Former Department of Justice officials, the FBI Agents Association, and various members of Congress have called recently for a new law to make “domestic terrorism” a federal crime. As it is, domestic terrorism has a definition under federal law—violence or threats intended to intimidate or coerce a civilian population—but is not associated with any specific sanctions. Instead, domestic terrorists are charged with other existing crimes, such as murder, conspiracy, and hate crimes. FBI policy instructs agents to open a parallel “domestic terrorism” inquiry whenever a hate crime suspect “has a nexus to any type of white supremacist extremist group.” However, the FBI’s tendency is to let state and local law enforcement take the lead on investigating and prosecuting hate crimes. The trouble is, many states have no hate crime laws on the books.
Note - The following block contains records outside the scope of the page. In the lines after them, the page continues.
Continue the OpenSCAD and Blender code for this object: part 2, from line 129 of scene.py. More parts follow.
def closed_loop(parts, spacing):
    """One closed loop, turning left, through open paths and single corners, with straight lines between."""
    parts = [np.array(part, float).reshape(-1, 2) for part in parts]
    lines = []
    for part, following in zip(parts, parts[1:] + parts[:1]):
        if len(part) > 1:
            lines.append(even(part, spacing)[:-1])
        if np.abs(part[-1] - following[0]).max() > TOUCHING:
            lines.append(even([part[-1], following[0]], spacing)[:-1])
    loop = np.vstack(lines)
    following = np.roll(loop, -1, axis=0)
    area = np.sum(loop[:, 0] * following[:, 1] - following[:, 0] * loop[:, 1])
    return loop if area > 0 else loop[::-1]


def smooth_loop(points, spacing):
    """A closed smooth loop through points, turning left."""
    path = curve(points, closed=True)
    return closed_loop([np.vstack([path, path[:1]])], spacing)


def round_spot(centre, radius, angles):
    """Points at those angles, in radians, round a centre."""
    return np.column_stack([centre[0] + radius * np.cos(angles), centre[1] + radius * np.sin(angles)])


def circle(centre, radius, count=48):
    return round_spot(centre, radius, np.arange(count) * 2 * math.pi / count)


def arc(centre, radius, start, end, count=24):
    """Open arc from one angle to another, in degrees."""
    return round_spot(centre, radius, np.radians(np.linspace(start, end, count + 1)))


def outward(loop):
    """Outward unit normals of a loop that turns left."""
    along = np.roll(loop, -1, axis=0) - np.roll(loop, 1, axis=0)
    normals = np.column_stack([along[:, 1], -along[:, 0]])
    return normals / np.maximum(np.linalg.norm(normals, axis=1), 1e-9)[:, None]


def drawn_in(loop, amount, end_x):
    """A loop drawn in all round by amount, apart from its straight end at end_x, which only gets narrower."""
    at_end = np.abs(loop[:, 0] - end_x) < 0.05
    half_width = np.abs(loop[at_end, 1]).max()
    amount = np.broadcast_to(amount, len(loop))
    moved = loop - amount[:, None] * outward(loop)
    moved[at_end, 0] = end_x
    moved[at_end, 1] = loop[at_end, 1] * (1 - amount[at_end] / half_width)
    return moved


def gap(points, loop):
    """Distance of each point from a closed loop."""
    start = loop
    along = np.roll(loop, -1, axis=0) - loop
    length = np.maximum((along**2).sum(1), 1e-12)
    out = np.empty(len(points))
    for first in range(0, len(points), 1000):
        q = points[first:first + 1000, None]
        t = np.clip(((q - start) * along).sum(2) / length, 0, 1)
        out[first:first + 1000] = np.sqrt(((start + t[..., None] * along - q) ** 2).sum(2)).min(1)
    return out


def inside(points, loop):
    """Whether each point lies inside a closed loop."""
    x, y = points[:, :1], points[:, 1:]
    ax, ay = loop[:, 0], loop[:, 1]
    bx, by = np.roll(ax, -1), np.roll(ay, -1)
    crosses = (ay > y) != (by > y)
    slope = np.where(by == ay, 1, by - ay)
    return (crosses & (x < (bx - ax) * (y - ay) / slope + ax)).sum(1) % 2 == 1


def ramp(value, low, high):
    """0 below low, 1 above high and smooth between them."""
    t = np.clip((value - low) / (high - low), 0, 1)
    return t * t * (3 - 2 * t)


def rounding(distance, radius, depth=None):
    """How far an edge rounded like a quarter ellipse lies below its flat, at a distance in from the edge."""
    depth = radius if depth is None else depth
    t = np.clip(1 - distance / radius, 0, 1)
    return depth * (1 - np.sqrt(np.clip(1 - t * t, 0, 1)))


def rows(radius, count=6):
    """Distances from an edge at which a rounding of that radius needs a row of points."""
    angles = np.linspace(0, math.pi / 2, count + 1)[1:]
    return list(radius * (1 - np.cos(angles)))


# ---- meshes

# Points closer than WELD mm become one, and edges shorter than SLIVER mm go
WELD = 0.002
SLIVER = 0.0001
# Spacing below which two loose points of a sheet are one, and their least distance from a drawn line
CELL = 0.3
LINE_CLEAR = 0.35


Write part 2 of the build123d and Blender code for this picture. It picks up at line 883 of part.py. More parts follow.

Only 10 percent of state and local law enforcement agencies report any hate crime prosecutions. The effect of the DOJ’s federalist hate crime policy, the Brennan Center for Justice’s Michael German has found, is an “enormous gap between the number of crimes that victims are reporting and those that receive law enforcement attention.”
No new law is needed for the existing security apparatus to more thoroughly investigate and charge white supremacist and nationalist terrorists. What is needed is a security apparatus that isn’t built on a foundation of white supremacy—and achieving that end is not at all helped by calls for more criminal sanctions for the crime of “terrorism,” nor more money allocated to DHS. This demand is not unconnected to demands for a wholesale reckoning with American racial history, reparations, and the redistribution of economic and political power presently hoarded by wealthy whites; it’s all part of the society-wide project of deconstructing the white supremacist foundations of our country. Until we make substantial progress there, any call for more counterterrorism will only empower the violent capacities of a state committed to the preservation of white racial rule.